Those borders are completely ass backward, and I'm not going to fix them. Even if I did buy a new (expensive!) seam ripper. It's staying in its little plastic case. This top is done.
The built up corners are hardly noticeable, might have been even less so if, ahem, I'd been flying those geese in the right direction. Such is life. When your design wall is the kitchen floor, things sometimes get lost in
There are too many seams in this beasty for me to consider hand quilting it. I'm contemplating a superimposed snowflake, but I'm not sure. I think I will let this age a bit before I jump into finishing it. Today, I get into sashing the baby quilt. Seriously.
7 comments:
looks great as is!
I'm clueless. I can't tell what's "wrong" with it. I'll bet nobody else can, either.
Nothing "wrong" I just had the geese pointing the other way on the "design floor" but they got headed the other direction when they made it to the sewing machine. But like I said, I like it just fine, so it's not changing.
I think it looks good. I am one who never ever fixes a mistake, unless it affects the whole quilt. I usually make it a game, find the mistake, lol.

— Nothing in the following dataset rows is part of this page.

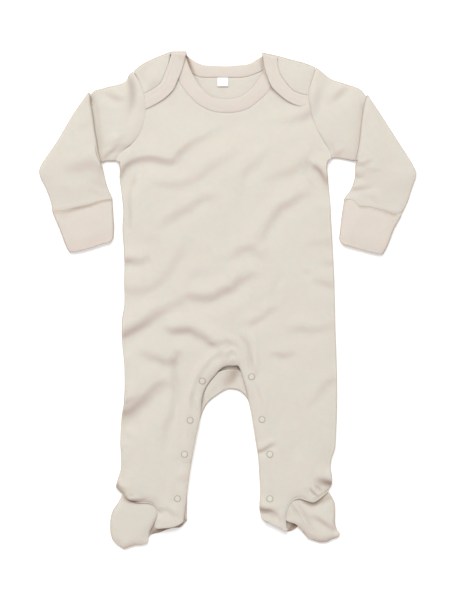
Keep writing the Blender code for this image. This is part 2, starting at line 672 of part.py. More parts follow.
def neck_label(tape, garment):
    """A small bare label on the back, under the neck seam."""
    form = bmesh.new()
    bmesh.ops.create_cube(form, size=1.0)
    size = (LABEL_WIDTH * MM, LABEL_DROP * MM, LABEL_WALL * MM)
    bmesh.ops.scale(form, vec=size, verts=form.verts)
    piece = add_piece("neck_label", form, tape, garment)
    height = CLOTH_WALL + LAYER_GAP + LABEL_WALL / 2
    piece.location = (LABEL_MIDDLE * MM, (LABEL_TOP - LABEL_DROP / 2) * MM, height * MM)
    rounded = piece.modifiers.new("Folded edges", "BEVEL")
    rounded.width = LABEL_EDGE * MM
    rounded.segments = 1


def main():
    for item in list(bpy.data.objects):
        bpy.data.objects.remove(item, do_unlink=True)
    garment = bpy.data.collections.new("footed_baby_sleepsuit")
    bpy.context.scene.collection.children.link(garment)
    cream = material(INTERLOCK)
    ribbed = material(RIB_KNIT)
    stud = material(PRESS_STUD)

    right, left = Outline("right"), Outline("left")
    back_body(right, left, cream, garment)
    front_body(right, left, cream, garment)
    neck_ribs(right, left, ribbed, garment)
    placket("back_placket", right.back_inner, left.back_inner, FRONT_LEVEL, cream, garment)
    placket("front_placket", right.front_inner, left.front_inner, FLAP_LEVEL, cream, garment)
    for outline in (right, left):
        sleeve(outline, cream, garment)
        cuff(outline, ribbed, garment)
        foot(outline, cream, garment)
        for number, (x, y) in enumerate(side_of(SNAPS, outline.side), 1):
            snap(outline.side, number, x, y, stud, garment)
    neck_label(material(TAPE), garment)


main()
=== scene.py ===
from math import cos, pi, sin, tau

import bmesh
import bpy
import numpy as np
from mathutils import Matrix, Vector, kdtree, noise
from mathutils.geometry import delaunay_2d_cdt


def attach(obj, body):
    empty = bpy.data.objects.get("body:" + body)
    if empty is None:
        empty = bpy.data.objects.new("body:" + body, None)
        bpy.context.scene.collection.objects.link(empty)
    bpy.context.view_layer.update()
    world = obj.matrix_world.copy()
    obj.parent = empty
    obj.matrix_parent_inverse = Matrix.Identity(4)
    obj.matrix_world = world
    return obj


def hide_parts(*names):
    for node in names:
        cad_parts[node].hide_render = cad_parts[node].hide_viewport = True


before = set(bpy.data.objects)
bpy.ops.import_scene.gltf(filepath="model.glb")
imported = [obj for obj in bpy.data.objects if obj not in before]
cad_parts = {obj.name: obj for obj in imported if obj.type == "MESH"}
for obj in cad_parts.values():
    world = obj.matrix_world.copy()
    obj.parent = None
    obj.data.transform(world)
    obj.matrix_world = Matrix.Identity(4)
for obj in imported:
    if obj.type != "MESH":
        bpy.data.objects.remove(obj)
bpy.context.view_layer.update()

# X runs across the garment, Y along it towards the neck, and Z up off the table. Lengths are in millimetres
# until a mesh is made. The wearer's right side lies at -X and the left side at +X.

cloth = {
    "wall": 1.2,  # double-knit cotton
    "ribWall": 1.5,
    "facingWall": 1.0,
    "tapeWall": 0.34,
    "seam": -0.2,  # two pieces that are sewn together run into each other by this much
    "layerGap": 0.3,  # air between two layers
    "edgeStep": 2.0,  # from point to point along an edge
    "frontStep": 2.1,  # and inside a panel that shows
    "backStep": 3.0,
    "rowStep": 0.866,  # from row to row of the points inside a panel, as a share of its step
    "edgeClear": 0.62,  # and how far they keep from its edge
    "rimSteps": 4,  # facets round a cut edge
    "backLevel": 0.6,  # the middle of the cloth that lies on the table
    "sideRadius": 1.65,  # the back turns up round the side
    "sideTurn": 0.44 * pi,  # as far as the seam, halfway up
    "sideSteps": 5,
    "foldRadius": 2.1,  # the shoulders turn over to the front
    "foldSteps": 8,
}
gapHalf = cloth["seam"] / 2
wallHalf = cloth["wall"] / 2
ribHalf = cloth["ribWall"] / 2
sideTop = cloth["backLevel"] + 2 * cloth["sideRadius"]

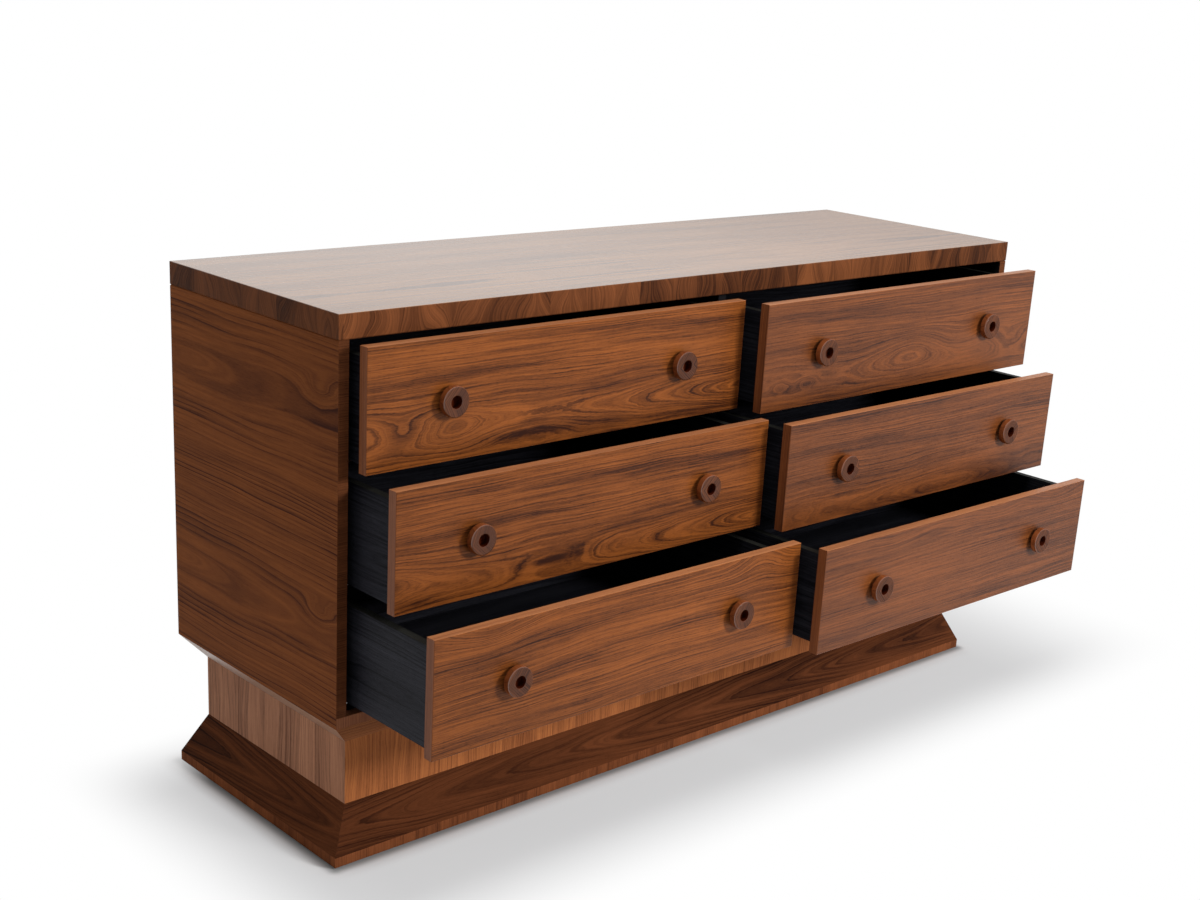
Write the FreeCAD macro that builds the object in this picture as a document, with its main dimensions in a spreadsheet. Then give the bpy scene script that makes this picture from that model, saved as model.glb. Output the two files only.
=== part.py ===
import FreeCAD, Part
import os
import re
import Sketcher

# Driving sizes in millimetres, each set by itself.
SIZES = {
    # The whole dresser.
    "case_width": 1600,
    "case_depth": 476,
    "total_height": 876,
    "top_thickness": 38,
    "board": 18,
    "reveal": 4.5,
    "edge_ease": 1.2,
    "joint_chamfer": 1.5,
    "overrun": 5,
    # The plinth: a skirt that flares to the floor, a recessed neck and a bevel under the case.
    "floor_gap": 2,
    "lip_height": 19,
    "skirt_height": 90,
    "neck_height": 107,
    "bevel_height": 41,
    "neck_inset_side": 37.5,
    "neck_inset_front": 30.5,
    "plinth_board": 20,
    "corner_post": 42,
    "bearer_spacing": 380,
    "glide_diameter": 30,
    "glide_height": 3,
    # The back, in a rebate all round.
    "back_thickness": 8,
    "rebate_width": 9,
    "back_play": 0.5,
    # Dowels and the screws of the back.
    "dowel_diameter": 8,
    "dowel_length": 38,
    "dowel_bite": 10,
    "dowel_play": 0.1,
    "dowel_margin": 70,
    "screw_diameter": 3.5,
    "screw_head": 7,
    "screw_head_depth": 2.2,
    "screw_length": 25,
    "screw_play": 0.1,
    "screw_row_margin": 132,
    "screw_column_margin": 36,
    # Drawer fronts and boxes.
    "front_thickness": 18,
    "front_clearance": 2,
    "side_gap": 12.5,
    "box_board": 14,
    "box_length": 420,
    "box_rise": 9.5,
    "box_drop": 18.5,
    "box_ease": 1.5,
    "tongue": 6,
    "tongue_width": 7,
    "groove": 6,
    "bottom_thickness": 6,
    "bottom_rise": 12.5,
    "joint_play": 0.3,
    "back_margin": 15,
    # Knobs: turned rings that stand off the front on a narrow foot, each with a tenon glued in.
    "knob_inset": 148,
    "knob_diameter": 48,
    "knob_thickness": 12,
    "knob_foot_diameter": 28,
    "knob_foot_height": 5.5,
    "knob_round": 2,
    "knob_hole": 20,
    "knob_hole_depth": 12,
    "knob_hole_chamfer": 0.8,
    "tenon_diameter": 12,
    "tenon_length": 12,
    # Concealed runners of bent steel sheet.
    "runner_setback": 20,
    "runner_sheet": 1.5,
    "runner_width": 18,
    "runner_leg": 12.5,
    "runner_gap": 1,
    "runner_play": 0.3,
    "rail_drop": 4.5,
    "rail_flange": 30,
    "rail_screw_rise": 18,
    "rail_screw_inset": 40,
    "rail_screw_bite": 8,
    "rail_screw_head": 1.8,
    # How far each drawer stands open.
    "pull_top_left": 38,
    "pull_top_right": 87.5,
    "pull_middle_left": 112.5,
    "pull_middle_right": 159.5,
    "pull_bottom_left": 208.5,
    "pull_bottom_right": 262,
}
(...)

Call it good. Only you notice your mistakes. I think its beautiful.
Ladybug
Frankly, it looks fine as it is :) But it's an excellent example of why I stay away from that kind of quilt as I know I'd put everything on backwards. And then I'd either have to rip it off and put it on again (possibly backwards the second time) or it would annoy me too much. :)
It's beautiful - looks like a lot of work to put all the pieces in the right place. I don't see anything wrong with it either.
I lose a lot of pieces in translation like that too.